I appreciate the commendable motivation of contributing to our defence preparedness that leads citizens to join the Reserve Forces. I believe that provided the rates of pay and allowances are equitable, a tax exemption is not an essential ingredient for attracting sufficient numbers into the Reserve Forces.

That is the reply from the Minister for Defence. I have indicated that there is some concern. It has been expressed to me by some of my electors. The honourable member for Hunter alluded to the proposed changes. I think that importantly we do not take the view, as several members of the Opposition have done, that the only reason members join the reserve forces is the pay, because that is an insult to the members who join the reserve forces.


Mr Robert Brown —It is extremely offensive.


Mr BRUMBY —It is offensive, as the honourable member for Hunter has again said. He said it in his earlier remarks and I join with him in saying that it is offensive to state that the only reason our citizens make such a valuable and long-standing contribution to the reserve forces is that they are interested in the money. It is absolutely disgraceful to say that.
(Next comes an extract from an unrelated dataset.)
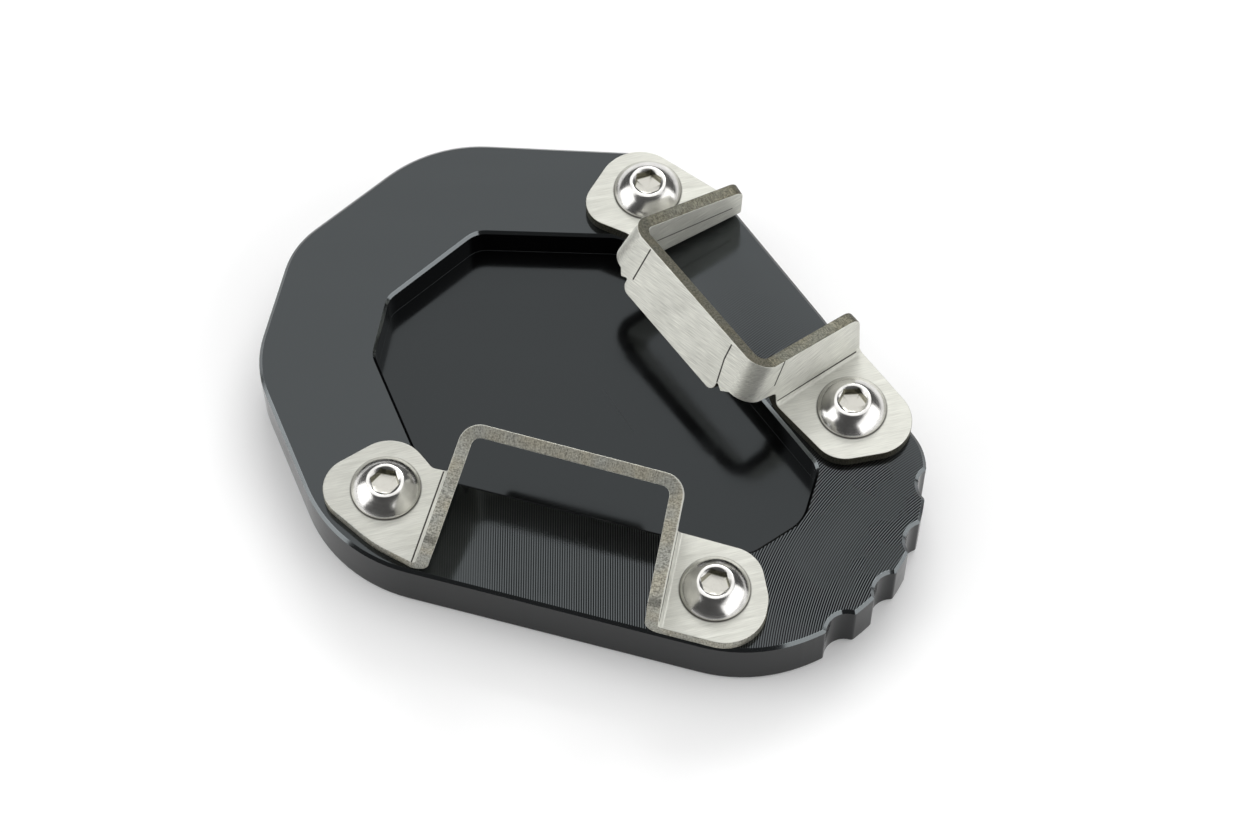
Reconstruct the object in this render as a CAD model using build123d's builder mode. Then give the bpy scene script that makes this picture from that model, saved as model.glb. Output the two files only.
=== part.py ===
from build123d import *
from collections import namedtuple
from math import cos, sin, tan, radians
import os

# Foot enlarger for a side stand: a thick plate with a pocket for the stand's own foot, and two
# folded sheet clamps that reach over the pocket. Each clamp is held by two button head screws.
# Millimetres, +Z up, underside of the plate on z = 0, origin under the middle of the whole piece.

Corner = namedtuple("Corner", "x y radius")

# Plate
plate_thickness = 10.0
edge_break = 0.5
# corners of the outline before rounding, anticlockwise from the rear left one
plate_corners = [
    Corner(-25.57, 44.85, 22.0),
    Corner(-46.97, 25.85, 14.0),
    Corner(-52.07, 4.15, 17.0),
    Corner(-38.67, -28.00, 24.0),
    Corner(24.18, -45.52, 24.0),
    Corner(49.41, -35.79, 30.0),
    Corner(51.37, -10.87, 9.0),
    Corner(36.13, 12.75, 40.0),
    Corner(20.53, 35.25, 8.0),
    Corner(8.53, 43.00, 8.0),
]
# round notches along the heel of the outline, evenly spaced on a circle
notch_count = 4
notch_radius = 3.2
notch_tip_radius = 0.6
notch_circle_center = (20.53, -13.95)
notch_circle_radius = 32.5
notch_first_angle = -56.7
notch_spacing = 17.4

# Pocket for the stand's foot
pocket_depth = 5.5
pocket_rim_break = 0.45
# corners of the pocket at its rim before rounding
pocket_corners = [
    Corner(-18.34, 28.49, 4.5),
    Corner(-31.89, 16.30, 3.5),
    Corner(-33.88, 5.84, 4.0),
    Corner(-25.17, -15.20, 5.0),
    Corner(23.73, -28.85, 5.0),
    Corner(32.48, -22.77, 6.3),
    Corner(35.17, -13.45, 3.6),
    Corner(5.61, 27.65, 5.0),
]

# Screws, M6 button heads with a hexagon socket
thread_diameter = 6.0
tapped_clearance = 0.1
sheet_clearance = 0.4
screw_length = 10.0
head_diameter = 10.5
head_height = 2.7
head_flat_diameter = 5.5
socket_across_flats = 4.0
socket_depth = 1.9
socket_floor_slope = 20.0
socket_point = 0.2

# Clamps, each in a frame of its own: X along the cross wall, Y away from the pocket, Z up from
# the top of the plate. Angles in degrees.
sheet = 2.0
half_width = 17.7
corner_inside = 1.4
ear_inside = 0.8
tab_half_width = 11.4
tab_corner_radius = 1.4
tab_notch_width = 1.2
tab_notch_height = 0.7
tab_notch_radius = 0.2
wall_tip_radius = 2.0
relief_radius = 0.8
relief_height = 5.0

# One side of a clamp: which way it faces, how its wall spreads and leans, where its ear begins
# and ends along the wall, how high the wall's far end stands, the ear's corners and its screw
Side = namedtuple("Side", "way spread lean_in start end end_height ear screw socket_turn")

rear_origin = (10.35, 4.88)
rear_turn = -53.29
rear_place = Location((*rear_origin, plate_thickness), (0, 0, rear_turn))
rear_lean = 29.0
rear_top = 13.6
rear_tab_bottom = 4.87
rear_edge_height = 7.2
rear_notch_height = 6.2
rear_left = Side(
    way=-1,
    spread=-6.75,
    lean_in=2.9,
    start=10.0,
    end=26.4,
    end_height=8.7,
    ear=[Corner(-20.30, 9.20, 2.5), Corner(-28.32, 4.84, 4.4), Corner(-34.84, 20.11, 6.6)],
    screw=(-24.66, 16.60),
    socket_turn=12.0,
)
rear_right = Side(
    way=1,
    spread=0.67,
    lean_in=5.4,
    start=9.2,
    end=25.5,
    end_height=10.7,
    ear=[Corner(30.75, 10.05, 5.2), Corner(38.25, 25.50, 6.0)],
    screw=(25.22, 18.14),
    socket_turn=-3.4,
)

front_origin = (-2.00, -11.58)
front_turn = 163.67
front_place = Location((*front_origin, plate_thickness), (0, 0, front_turn))
front_lean = 26.4
front_top = 14.84
front_tab_bottom = 4.35
front_edge_height = 7.2
front_notch_height = 6.2
front_left = Side(
    way=1,
    spread=-0.08,
    lean_in=11.4,
    start=9.1,
    end=25.2,
    end_height=10.3,
    ear=[
        Corner(20.00, 9.20, 1.5),
        Corner(26.90, 4.28, 6.0),
        Corner(38.40, 17.20, 5.2),
        Corner(24.80, 23.75, 20.0),
    ],
    screw=(25.70, 14.53),
    socket_turn=4.5,
)
front_right = Side(
    way=-1,
    spread=5.3,
    lean_in=-3.0,
    start=9.2,
    end=25.3,
    end_height=9.25,
    ear=[Corner(-31.30, 9.20, 5.5), Corner(-34.60, 15.90, 6.0), Corner(-35.60, 25.00, 6.4)],
    screw=(-26.47, 16.74),
    socket_turn=0.0,
)

x_way = Vector(1, 0, 0)
up = Vector(0, 0, 1)


def rounded_face(corners):
    """Face in the sketch being drawn, through the corners, each rounded by its own radius."""
    with BuildLine() as border:
        FilletPolyline(
            [(corner.x, corner.y) for corner in corners],
            radius=[corner.radius for corner in corners],
            close=True,
        )
    make_face(border.edges())


def bend(center, first, second, inside, run):
    """Bend of the sheet about an axis from the center along the run, first normal to second."""
    turn = first.cross(second).normalized()
    start = center if turn.dot(run) > 0 else center + run
    with BuildSketch(Plane(origin=start, x_dir=first, z_dir=turn)) as section:
        with BuildLine():
            inner_arc = CenterArc((0, 0), inside, 0, first.get_angle(second))
            outer_arc = CenterArc((0, 0), inside + sheet, 0, first.get_angle(second))
            Line(inner_arc @ 0, outer_arc @ 0)
            Line(inner_arc @ 1, outer_arc @ 1)
        make_face()
    extrude(section.sketch, amount=run.length)


def on_plane(plane, point, radius=0.0):
    """Corner of a profile, where a point in space lies on its plane."""
    local = plane.to_local_coords(point)
    return Corner(local.X, local.Y, radius)


def clamp(lean, top, tab_bottom, notch_height, edge_height, sides):
    """Folded clamp in its own frame: a leaning cross wall with a tab, two side walls, two ears."""
    cross_up = Vector(0, sin(radians(lean)), cos(radians(lean)))
    cross_out = x_way.cross(cross_up)
    cross_plane = Plane(origin=(0, 0, sheet), x_dir=x_way, z_dir=cross_out)
    outside = corner_inside + sheet
    ends = {}

    with BuildPart() as folded:
        for side in sides:
            spread, lean_in = radians(side.spread), radians(side.lean_in)
            along = Vector(side.way * sin(spread), cos(spread), 0)
            level_out = Vector(side.way * cos(spread), -sin(spread), 0)
            wall_up = up * cos(lean_in) - level_out * sin(lean_in)
            wall_out = level_out * cos(lean_in) + up * sin(lean_in)
            foot = Vector(side.way * half_width, 0, sheet)
            wall_plane = Plane(origin=foot, x_dir=along * side.way, z_dir=wall_out)

            # corner between the cross wall and this wall
            axis = cross_out.cross(wall_out).normalized() * side.way
            center = foot - (cross_out + wall_out) * (outside / (1 + cross_out.dot(wall_out)))
            rim = center + cross_out * outside
            upper = center + axis * ((top - rim.Z) / axis.Z)
            lower = center + axis * ((edge_height - rim.Z) / axis.Z)
            bend(lower, cross_out, wall_out, corner_inside, upper - lower)
            ends[side.way] = (
                on_plane(cross_plane, upper + cross_out * outside),
                on_plane(cross_plane, lower + cross_out * outside),
            )

            # bend between this wall and its ear
            tangent = ear_inside * tan((radians(90) - lean_in) / 2)
            ear_foot = foot + level_out * tangent
            bend_center = ear_foot + up * ear_inside + along * side.start
            bend(bend_center, -wall_out, -up, ear_inside, along * (side.end - side.start))

            # side wall, from the corner to its free end
            wall_low = ear_inside * cos(lean_in) - tangent * sin(lean_in)
            wall_high = (side.end_height - sheet) / cos(lean_in)
            relief = (relief_height - sheet) / cos(lean_in)
            with BuildSketch(wall_plane):
                rounded_face(
                    [
                        on_plane(wall_plane, upper + wall_out * outside),
                        Corner(side.way * side.end, wall_high, wall_tip_radius),
                        Corner(side.way * side.end, wall_low, 0.0),
                        Corner(side.way * side.start, wall_low, 0.0),
                        Corner(side.way * side.start, relief, relief_radius),
                        on_plane(wall_plane, lower + wall_out * outside),
                    ]
                )
            extrude(amount=-sheet)

            # ear, flat on the plate
            first, last = ear_foot + along * side.start, ear_foot + along * side.end
            with BuildSketch(Plane.XY):
                rounded_face(
                    [Corner(first.X, first.Y, 0.0), *side.ear, Corner(last.X, last.Y, 0.0)]
                )
                with Locations(side.screw):
                    Circle((thread_diameter + sheet_clearance) / 2, mode=Mode.SUBTRACT)
            extrude(amount=sheet)

        # cross wall with its tab, between the two corners
        tab_low = (tab_bottom - sheet) / cos(radians(lean))
        notch_low = (notch_height - sheet) / cos(radians(lean))
        half = []
        for way in (-1, 1):
            half.append(
                [
                    Corner(way * (tab_half_width + tab_notch_width), notch_low, 0.0),
                    Corner(way * tab_half_width, notch_low + tab_notch_height, tab_notch_radius),
                    Corner(way * tab_half_width, tab_low, tab_corner_radius),
                ]
            )
        with BuildSketch(cross_plane):
            rounded_face(
                [ends[1][0], ends[-1][0], ends[-1][1], *half[0], *reversed(half[1]), ends[1][1]]
            )
        extrude(amount=-sheet)
    return folded.part


def screw_place(place, side):
    """Where a screw sits: on top of its ear, turned about its own axis."""
    return place * Location((*side.screw, sheet), (0, 0, side.socket_turn))


screws = {
    "screw_rear_left": screw_place(rear_place, rear_left),
    "screw_rear_right": screw_place(rear_place, rear_right),
    "screw_front_left": screw_place(front_place, front_left),
    "screw_front_right": screw_place(front_place, front_right),
}

# Base plate
with BuildPart() as base_plate:
    with BuildSketch() as outline:
        rounded_face(plate_corners)
        with Locations(notch_circle_center):
            with PolarLocations(
                notch_circle_radius,
                notch_count,
                start_angle=notch_first_angle,
                angular_range=notch_spacing * (notch_count - 1),
                endpoint=True,
            ) as notches:
                Circle(notch_radius, mode=Mode.SUBTRACT)
        tips = outline.vertices().filter_by(
            lambda v: min((v.center() - place.position).length for place in notches.locations)
            < notch_radius + notch_tip_radius / 10
        )
        fillet(tips, notch_tip_radius)
    extrude(amount=plate_thickness)
    rims = base_plate.faces().filter_by(Plane.XY).edges()
    chamfer(rims, edge_break)
    with BuildSketch(Plane.XY.offset(plate_thickness)):
        rounded_face(pocket_corners)
        offset(amount=-pocket_rim_break)
    extrude(amount=-pocket_depth, mode=Mode.SUBTRACT)
    top = base_plate.faces().filter_by(Axis.Z).sort_by(Axis.Z)[-1]
    chamfer(top.inner_wires()[0].edges(), pocket_rim_break)
    for place in screws.values():
        with Locations((place.position.X, place.position.Y, plate_thickness)):
            Hole((thread_diameter + tapped_clearance) / 2)

# Clamps
rear_shape = clamp(
    rear_lean,
    rear_top,
    rear_tab_bottom,
    rear_notch_height,
    rear_edge_height,
    (rear_left, rear_right),
)
with BuildPart() as rear_clamp:
    with Locations(rear_place):
        add(rear_shape)

front_shape = clamp(
    front_lean,
    front_top,
    front_tab_bottom,
    front_notch_height,
    front_edge_height,
    (front_left, front_right),
)
with BuildPart() as front_clamp:
    with Locations(front_place):
        add(front_shape)

# The dome of the head is part of a ball, from the seat of the head to the edge of its flat
head_radius = head_diameter / 2
flat_radius = head_flat_diameter / 2
dome_center = -(head_radius**2 - flat_radius**2 - head_height**2) / (2 * head_height)
dome_radius = (head_radius**2 + dome_center**2) ** 0.5

# Hollow of the socket, below z = 0, with a floor of six shallow facets
socket_slant = (socket_across_flats - socket_point) / 2
socket_fall = socket_slant * tan(radians(socket_floor_slope))
with BuildPart() as socket:
    with BuildSketch():
        RegularPolygon(socket_across_flats / 2, 6, major_radius=False)
    extrude(amount=-socket_depth - socket_fall)
    point = socket.faces().sort_by(Axis.Z)[0]
    chamfer(point.edges(), length=socket_slant, length2=socket_fall, reference=point)

# Screw, with the underside of its head on z = 0
with BuildPart() as screw:
    Cylinder(head_radius, head_height, align=(Align.CENTER, Align.CENTER, Align.MIN))
    with Locations((0, 0, dome_center)):
        Sphere(dome_radius, mode=Mode.INTERSECT)
    Cylinder(
        thread_diameter / 2, screw_length, align=(Align.CENTER, Align.CENTER, Align.MAX)
    )
    with Locations((0, 0, head_height)):
        add(socket.part, mode=Mode.SUBTRACT)

os.makedirs("parts", exist_ok=True)
for name, piece in (
    ("base_plate", base_plate),
    ("rear_clamp", rear_clamp),
    ("front_clamp", front_clamp),
):
    piece.part.label = name
    export_step(piece.part, f"parts/{name}.step")

for name, place in screws.items():
    with BuildPart() as placed_screw:
        with Locations(place):
            add(screw.part)
    placed_screw.part.label = name
    export_step(placed_screw.part, f"parts/{name}.step")
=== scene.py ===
"""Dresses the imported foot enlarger: anodised plate, brushed clamps, screws and studio stage."""

from math import cos, radians, tan

import bmesh
import bpy
import numpy as np
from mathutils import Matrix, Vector
from mathutils.bvhtree import BVHTree


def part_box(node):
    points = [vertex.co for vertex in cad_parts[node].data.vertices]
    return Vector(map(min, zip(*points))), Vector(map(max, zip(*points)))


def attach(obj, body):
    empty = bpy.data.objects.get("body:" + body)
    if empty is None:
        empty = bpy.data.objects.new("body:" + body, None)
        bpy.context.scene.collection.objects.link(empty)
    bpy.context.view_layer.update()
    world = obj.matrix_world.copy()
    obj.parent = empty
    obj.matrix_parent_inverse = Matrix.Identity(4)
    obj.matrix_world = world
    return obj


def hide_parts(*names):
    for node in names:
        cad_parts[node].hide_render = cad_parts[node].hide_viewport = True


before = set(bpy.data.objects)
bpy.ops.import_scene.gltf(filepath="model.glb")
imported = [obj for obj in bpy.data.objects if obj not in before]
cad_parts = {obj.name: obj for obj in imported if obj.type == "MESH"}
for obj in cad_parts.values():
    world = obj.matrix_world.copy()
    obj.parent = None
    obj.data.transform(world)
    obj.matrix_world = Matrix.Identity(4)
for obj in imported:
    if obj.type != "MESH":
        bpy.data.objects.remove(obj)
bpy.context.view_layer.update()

bl_info = {
    "name": "Foot enlarger dressing",
    "version": (1, 0, 0),
    "blender": (4, 5, 0),
    "location": "View3D > Sidebar > Foot enlarger",
    "description": "Finishes and screws for a side stand foot enlarger, with its studio stage",
    "category": "Object",
}

MM = 0.001
# Points of a mesh that are closer than this become one.
WELD = 0.001 * MM
FULL_TURN = 2 * np.pi
PLATE_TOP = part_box("base_plate")[1].z
SCREW_NODES = ("screw_rear_left", "screw_rear_right", "screw_front_left", "screw_front_right")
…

I would have liked to make some further comments concerning the system of prescribed payments and the very important amendments which we have made in that area following the recommendations of the Senate Standing Committee on Finance and Government Operations. I will make just one brief point. I refer honourable members opposite to the report of the Senate Committee which shows that since 19 September when the prescribed payments system was introduced, the Australian Taxation Office has received some 16,355 applications for income tax file numbers from people within the industry. I repeat: 16,355 applications were received. In the order of 25 per cent of those people had never before lodged a tax return. The scurrilous campaign which is being conducted by certain members of the Opposition against this tax ought to be highlighted for the benefit of the community. It has been successful in gaining tax for the community, tax which should rightfully be paid.


Mr DEPUTY SPEAKER (Hon. Les Johnson) -Order! The honourable member's time has expired.